Now, here is where the comedy of errors began. Fortunately the gentleman that owned the campground had a wrench large enough to tighten the hitch ball nut. Unfortunately as I left the campground the next morning I forgot about the wrench that I use to raise and lower the stabilizing jacks was laying on the rear bumper of the truck. Somewhere along I-70 there is a very nice Craftsman Speed Wrench with a ¾ inch socket attached. Find it and it is yours.
Also noticed a crack in the tub pan of the shower near the drain. Immediately called the Arctic Fox dealer who was very helpful in advising on emergency repairs and starting the ball rolling on a new tub being replaced after we return home.
Monday, May 4, 2009:
Left the campground early and continued on into Kansas on I-70.
This is the view as we entered Kansas.
And after 350 miles this was the view we enjoyed.
In all fairness we did see lots of roadside signs for some pretty interesting historic sites:
1. The Walter P. Chrysler boyhood home-might have liked to see that but was concerned they had already started packing everything up in order to ship it over to Turin, Italy…..the new corporate headquarters for Chrysler.
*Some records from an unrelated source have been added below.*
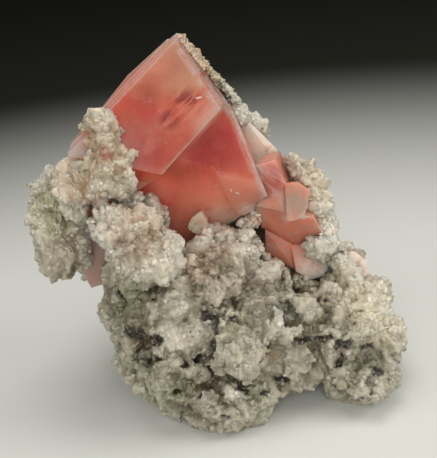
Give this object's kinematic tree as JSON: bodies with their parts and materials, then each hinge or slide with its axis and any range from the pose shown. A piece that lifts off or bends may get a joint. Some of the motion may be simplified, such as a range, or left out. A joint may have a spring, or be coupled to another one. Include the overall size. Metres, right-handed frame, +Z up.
{
  "type": "fluorite specimen",
  "caption": "Coral-red fluorite octahedron with paler fluorite beside it, on a rough matrix of small quartz crystals; stands free as a mineral display piece.",
  "frame": {"origin": "middle of the specimen's box on the plane that the matrix rests on", "axes": "+Z up; -Y towards the viewer, the side that the octahedron's broad front face looks to; +X to the viewer's right, towards the low end of the matrix"},
  "size_m": [0.044, 0.0352, 0.043],
  "materials": {
    "quartz_matrix": "granular quartz, sparkling, with green and brown stain in the crevices",
    "fluorite_coral": "clear to cloudy crystal with a waxy gloss and fine growth steps",
    "fluorite_salmon": "cloudy crystal with a waxy gloss and broken flakes",
    "fluorite_pale": "pale, nearly colourless cloudy crystal",
    "fluorite_mauve": "mauve striated crystal"
  },
  "bodies": {
    "root": {"matrix": "quartz_matrix", "fluorite_main": "fluorite_coral", "fluorite_right": "fluorite_salmon", "fluorite_back": "fluorite_pale", "fluorite_left": "fluorite_mauve", "fluorite_low_right": "fluorite_pale"}
  },
  "joints": []
}
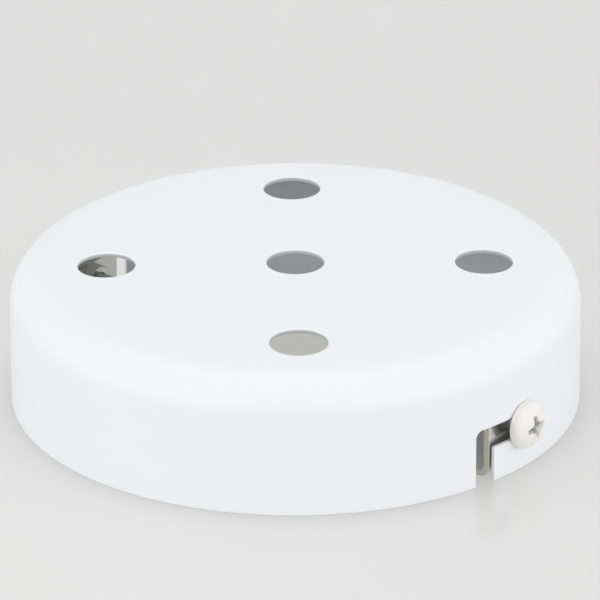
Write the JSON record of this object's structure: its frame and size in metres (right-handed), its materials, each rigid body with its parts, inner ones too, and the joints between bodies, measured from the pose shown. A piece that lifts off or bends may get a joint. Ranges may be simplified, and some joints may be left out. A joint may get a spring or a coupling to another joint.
{
  "type": "ceiling rose",
  "caption": "Round pressed-steel ceiling rose for several pendant lamp cables, on a folded mounting strap with side screws in bayonet slots.",
  "frame": {"origin": "on the cup's axis, in the plane of its rim, which is the ceiling plane and the underside of the strap", "axes": "+Z away from the ceiling along the cup's axis, +X along the strap towards side_screw_1"},
  "size_m": [0.1062, 0.1, 0.025],
  "materials": {
    "powder_coated_steel": "satin white powder coat on deep-drawn steel sheet",
    "plated_strap_steel": "bright nickel-plated steel strip",
    "painted_screw_steel": "warm white paint on the head, zinc in the recess and on the thread",
    "zinc_plated_steel": "bright zinc plate",
    "clamp_brass": "stamped brass, plain"
  },
  "bodies": {
    "strap": {"mounting_strap": "plated_strap_steel", "earth_lock_washer": "zinc_plated_steel", "earth_clamp": "clamp_brass"},
    "cover": {"cover": "powder_coated_steel"},
    "side_screw_1": {"side_screw_1": "painted_screw_steel"},
    "side_screw_2": {"side_screw_2": "painted_screw_steel"},
    "earth_screw": {"earth_screw": "zinc_plated_steel"}
  },
  "joints": [
    {"name": "cover_turn", "type": "hinge", "parent": "strap", "child": "cover", "pos_m": [0, 0, 0], "axis": [0, 0, 1], "range_deg": [0, 11]},
    {"name": "side_screw_1_turn", "type": "hinge", "parent": "strap", "child": "side_screw_1", "pos_m": [0.0501, 0, 0.0084], "axis": [1, 0, 0], "range_deg": [0, 720]},
    {"name": "side_screw_2_turn", "type": "hinge", "parent": "strap", "child": "side_screw_2", "pos_m": [-0.0501, 0, 0.0084], "axis": [-1, 0, 0], "range_deg": [0, 720]},
    {"name": "earth_screw_turn", "type": "hinge", "parent": "strap", "child": "earth_screw", "pos_m": [-0.03652, 0, 0.00525], "axis": [0, 0, 1], "range_deg": [0, 720]}
  ]
}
2. The Bob Dole boyhood home-Not sure why a spokesperson for Viagra is that important but, well….this is Kansas after all.
3. The Alan Specter boyhood home-you know the Republican senator from….what, wait a minute….I just heard over the radio he is a Democrat, again.
5. Miles and miles of miles and miles.
So getting bored out of our skulls we decided to get off the Interstate and see some of the back country. We came upon Oil Patch Russell’s Oil Drilling Museum and RV Park. Sounded interesting, it was late, so we stopped.
The skies looked kind of threatening…..good thing there is a storm shelter on site.
I think that old red car is safer outside in a storm than in the “Storm Shelter”.